B. Rights or Legitimate Interests

The Complainant has alleged that the Respondent has no rights or legitimate interest in the domain name.

Despite the fact that he has been given the opportunity, on two occasions, to respond and make submissions, he has failed to file a Response or give any explanation as to why the domain name has been chosen or to refute the Complainant’s allegations in any way.

In the circumstances the onus shifts to the Respondent to state his rights or legitimate interest in the domain name and he has failed so to do.

For reasons given below, on the evidence, it is apparent that the Respondent chose the domain name <operamini.com> to take unfair advantage of the Complainant’s reputation and goodwill in the OPERA MINI product. The Complainant has therefore established on the balance of probabilities that the Respondent has no rights or legitimate interest in the domain name.

The Complainant has therefore satisfied the second element of the test in paragraph 4 of the Policy.

C. Registered and Used in Bad Faith

As to the question of bad faith, the Complainant’s OPERA MINI product was launched on the Norwegian market on 10 August 2005. There was an amount of interest in the product within the industry and the launch received coverage on a number of prominent websites on the same date. Later that day, the domain name was registered.

In the absence of a Response or explanation as to why the domain name <operamini.com> was chosen, and registered, on the very day of the Complainant’s product launch, it is more than probable that the domain name was registered in order to take advantage of the goodwill associated with the Complainant’s OPERA MINI trademark, and the publicity associated with its launch.

While on the day that the domain name was registered, the Complainant’s OPERA MINI product was only available to the Norwegian market, there was world-wide publicity afforded to the product launch. Due to the nature of the product, and the importance of the launch, the Complainant established an almost immediate goodwill and reputation in the OPERA MINI mark when the product was initially launched on the Norwegian market on August 10, 2005.

According to the English language translation of S. 2 of the Norwegian Trademarks Act, as provided to the Panel by the Complainant, Norwegian law provides that in addition to rights acquired by registration, “[t]he exclusive right to a trademark may also be acquired without registration when the trademark is established by use. A trademark is considered to be established by use when it is well known within the circle of trade concerned in this country as a distinctive sign for someone’s goods.”

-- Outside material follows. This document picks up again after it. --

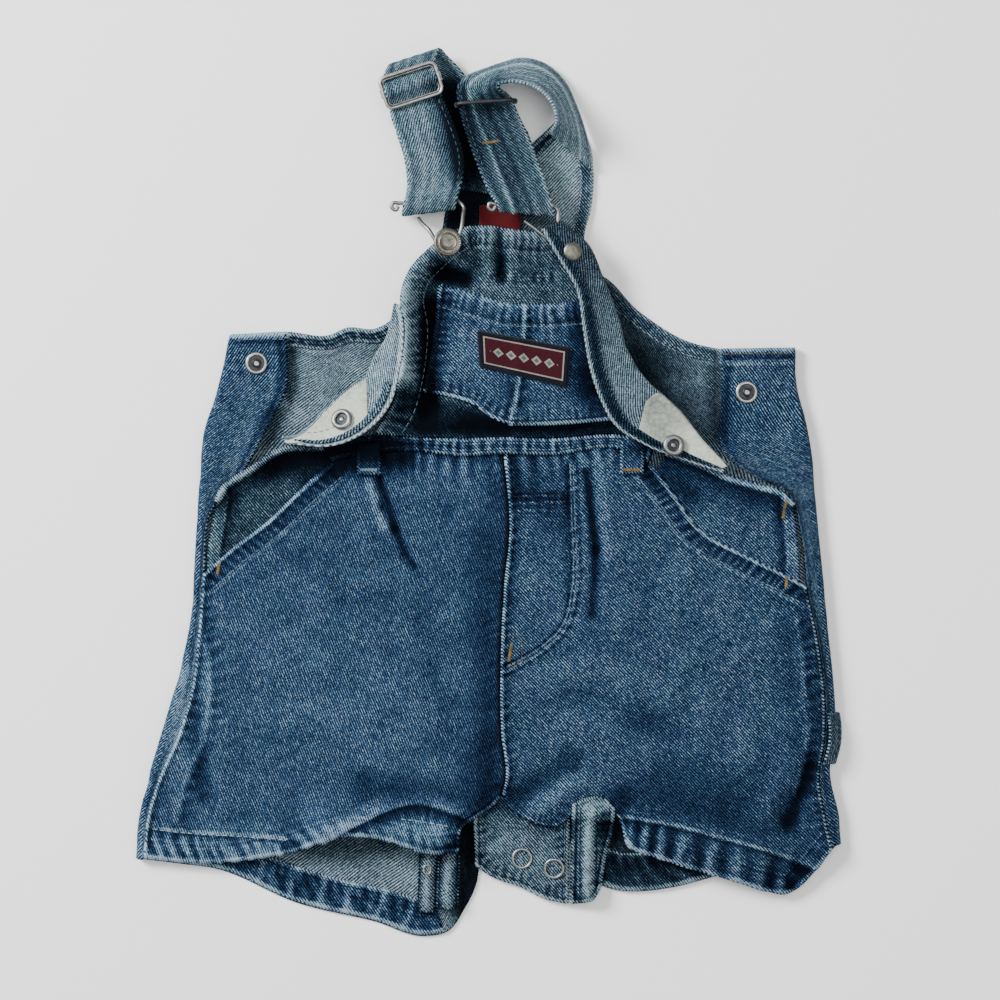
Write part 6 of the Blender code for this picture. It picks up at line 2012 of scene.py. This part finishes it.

There was a major product launch of this product in Norway early on the morning of August 10, 2005. On the balance of probabilities it would appear that the registrant became aware of the Complainant’s product launch and decided to take unfair advantage of the product launch by registering the domain name.

By the time the Respondent registered the domain name, the Complainants unregistered trademark rights in OPERA MINI had been (albeit very quickly) established by use as it had become “well known within the circle of trade concerned in [Norway] as a distinctive sign for someone’s goods.”

Since then the domain name has been used as the address of a website that contains links to products that are in direct competition to the Complainant’s OPERA MINI mobile browser product. On the evidence therefore, the Respondent has intentionally attempted to attract, for commercial gain, Internet users to his website by creating a likelihood of confusion with the Complainant’s mark as to the source, sponsorship, affiliation, or endorsement of his website and of certain products on his website.

On the evidence therefore, this Panel is satisfied that the domain name in issue was registered and is being used in bad faith.

In the circumstances, outlined and in the absence of any Response or explanation from the Respondent, this Panel determines on the balance of probabilities that the Complainant has established all elements of the test set out at paragraph 4 of the Policy is entitled to succeed in its application.

 

7. Decision

For all the foregoing reasons, in accordance with paragraphs 4(i) of the Policy and 15 of the Rules, the Panel orders that the domain name <operamini.com> be transferred to the Complainant.